## BEGIN Data section

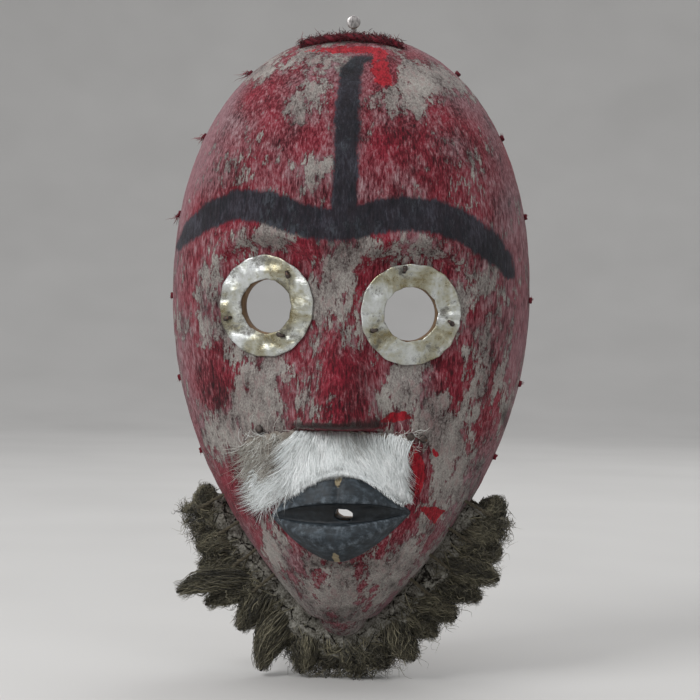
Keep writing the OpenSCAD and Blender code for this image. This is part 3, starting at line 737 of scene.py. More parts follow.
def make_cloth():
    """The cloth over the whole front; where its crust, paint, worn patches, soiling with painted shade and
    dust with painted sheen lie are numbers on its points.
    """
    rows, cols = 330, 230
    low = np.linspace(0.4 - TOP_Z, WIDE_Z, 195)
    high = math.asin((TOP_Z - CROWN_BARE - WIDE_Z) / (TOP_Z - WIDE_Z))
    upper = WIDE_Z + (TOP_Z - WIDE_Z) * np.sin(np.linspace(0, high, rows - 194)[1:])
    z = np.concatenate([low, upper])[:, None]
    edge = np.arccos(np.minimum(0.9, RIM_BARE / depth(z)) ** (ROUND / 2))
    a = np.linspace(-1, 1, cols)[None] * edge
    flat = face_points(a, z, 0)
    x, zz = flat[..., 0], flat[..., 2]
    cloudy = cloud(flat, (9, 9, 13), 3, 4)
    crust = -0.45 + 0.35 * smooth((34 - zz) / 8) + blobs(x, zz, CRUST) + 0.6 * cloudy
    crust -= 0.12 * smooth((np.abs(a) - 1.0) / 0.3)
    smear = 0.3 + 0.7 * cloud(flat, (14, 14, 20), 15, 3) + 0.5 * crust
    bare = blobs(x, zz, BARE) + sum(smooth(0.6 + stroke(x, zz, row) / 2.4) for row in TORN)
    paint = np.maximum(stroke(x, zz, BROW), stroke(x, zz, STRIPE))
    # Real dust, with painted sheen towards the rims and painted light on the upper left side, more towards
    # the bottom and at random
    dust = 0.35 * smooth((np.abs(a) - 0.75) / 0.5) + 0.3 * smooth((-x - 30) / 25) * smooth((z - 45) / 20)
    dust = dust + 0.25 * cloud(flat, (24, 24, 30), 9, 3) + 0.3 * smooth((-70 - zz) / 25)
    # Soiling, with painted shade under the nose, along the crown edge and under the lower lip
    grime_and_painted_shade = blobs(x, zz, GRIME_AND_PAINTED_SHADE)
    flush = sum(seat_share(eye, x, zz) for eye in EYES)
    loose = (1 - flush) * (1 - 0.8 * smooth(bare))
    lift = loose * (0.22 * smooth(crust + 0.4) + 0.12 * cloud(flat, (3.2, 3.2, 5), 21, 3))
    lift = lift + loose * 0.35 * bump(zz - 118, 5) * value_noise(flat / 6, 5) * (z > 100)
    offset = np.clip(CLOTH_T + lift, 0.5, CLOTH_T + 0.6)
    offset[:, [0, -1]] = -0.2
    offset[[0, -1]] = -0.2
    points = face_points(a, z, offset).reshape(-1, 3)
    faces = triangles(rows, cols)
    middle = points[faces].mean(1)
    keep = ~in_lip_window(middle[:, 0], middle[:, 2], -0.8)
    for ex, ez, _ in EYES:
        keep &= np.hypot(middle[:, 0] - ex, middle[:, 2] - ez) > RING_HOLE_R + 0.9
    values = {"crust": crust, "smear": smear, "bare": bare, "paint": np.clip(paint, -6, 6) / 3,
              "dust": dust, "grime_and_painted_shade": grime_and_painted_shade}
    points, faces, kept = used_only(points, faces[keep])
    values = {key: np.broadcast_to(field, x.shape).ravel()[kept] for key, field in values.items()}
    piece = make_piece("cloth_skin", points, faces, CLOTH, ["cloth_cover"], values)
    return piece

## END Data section

> Objective:
Copy all the lines, exactly.

> Exercise answer:
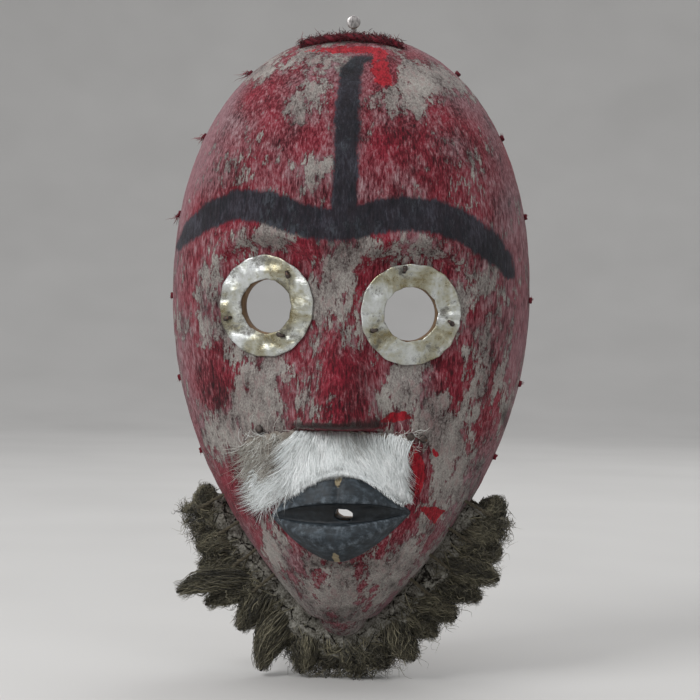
Keep writing the OpenSCAD and Blender code for this image. This is part 3, starting at line 737 of scene.py. More parts follow.
def make_cloth():
    """The cloth over the whole front; where its crust, paint, worn patches, soiling with painted shade and
    dust with painted sheen lie are numbers on its points.
    """
    rows, cols = 330, 230
    low = np.linspace(0.4 - TOP_Z, WIDE_Z, 195)
    high = math.asin((TOP_Z - CROWN_BARE - WIDE_Z) / (TOP_Z - WIDE_Z))
    upper = WIDE_Z + (TOP_Z - WIDE_Z) * np.sin(np.linspace(0, high, rows - 194)[1:])
    z = np.concatenate([low, upper])[:, None]
    edge = np.arccos(np.minimum(0.9, RIM_BARE / depth(z)) ** (ROUND / 2))
    a = np.linspace(-1, 1, cols)[None] * edge
    flat = face_points(a, z, 0)
    x, zz = flat[..., 0], flat[..., 2]
    cloudy = cloud(flat, (9, 9, 13), 3, 4)
    crust = -0.45 + 0.35 * smooth((34 - zz) / 8) + blobs(x, zz, CRUST) + 0.6 * cloudy
    crust -= 0.12 * smooth((np.abs(a) - 1.0) / 0.3)
    smear = 0.3 + 0.7 * cloud(flat, (14, 14, 20), 15, 3) + 0.5 * crust
    bare = blobs(x, zz, BARE) + sum(smooth(0.6 + stroke(x, zz, row) / 2.4) for row in TORN)
    paint = np.maximum(stroke(x, zz, BROW), stroke(x, zz, STRIPE))
    # Real dust, with painted sheen towards the rims and painted light on the upper left side, more towards
    # the bottom and at random
    dust = 0.35 * smooth((np.abs(a) - 0.75) / 0.5) + 0.3 * smooth((-x - 30) / 25) * smooth((z - 45) / 20)
    dust = dust + 0.25 * cloud(flat, (24, 24, 30), 9, 3) + 0.3 * smooth((-70 - zz) / 25)
    # Soiling, with painted shade under the nose, along the crown edge and under the lower lip
    grime_and_painted_shade = blobs(x, zz, GRIME_AND_PAINTED_SHADE)
    flush = sum(seat_share(eye, x, zz) for eye in EYES)
    loose = (1 - flush) * (1 - 0.8 * smooth(bare))
    lift = loose * (0.22 * smooth(crust + 0.4) + 0.12 * cloud(flat, (3.2, 3.2, 5), 21, 3))
    lift = lift + loose * 0.35 * bump(zz - 118, 5) * value_noise(flat / 6, 5) * (z > 100)
    offset = np.clip(CLOTH_T + lift, 0.5, CLOTH_T + 0.6)
    offset[:, [0, -1]] = -0.2
    offset[[0, -1]] = -0.2
    points = face_points(a, z, offset).reshape(-1, 3)
    faces = triangles(rows, cols)
    middle = points[faces].mean(1)
    keep = ~in_lip_window(middle[:, 0], middle[:, 2], -0.8)
    for ex, ez, _ in EYES:
        keep &= np.hypot(middle[:, 0] - ex, middle[:, 2] - ez) > RING_HOLE_R + 0.9
    values = {"crust": crust, "smear": smear, "bare": bare, "paint": np.clip(paint, -6, 6) / 3,
              "dust": dust, "grime_and_painted_shade": grime_and_painted_shade}
    points, faces, kept = used_only(points, faces[keep])
    values = {key: np.broadcast_to(field, x.shape).ravel()[kept] for key, field in values.items()}
    piece = make_piece("cloth_skin", points, faces, CLOTH, ["cloth_cover"], values)
    return piece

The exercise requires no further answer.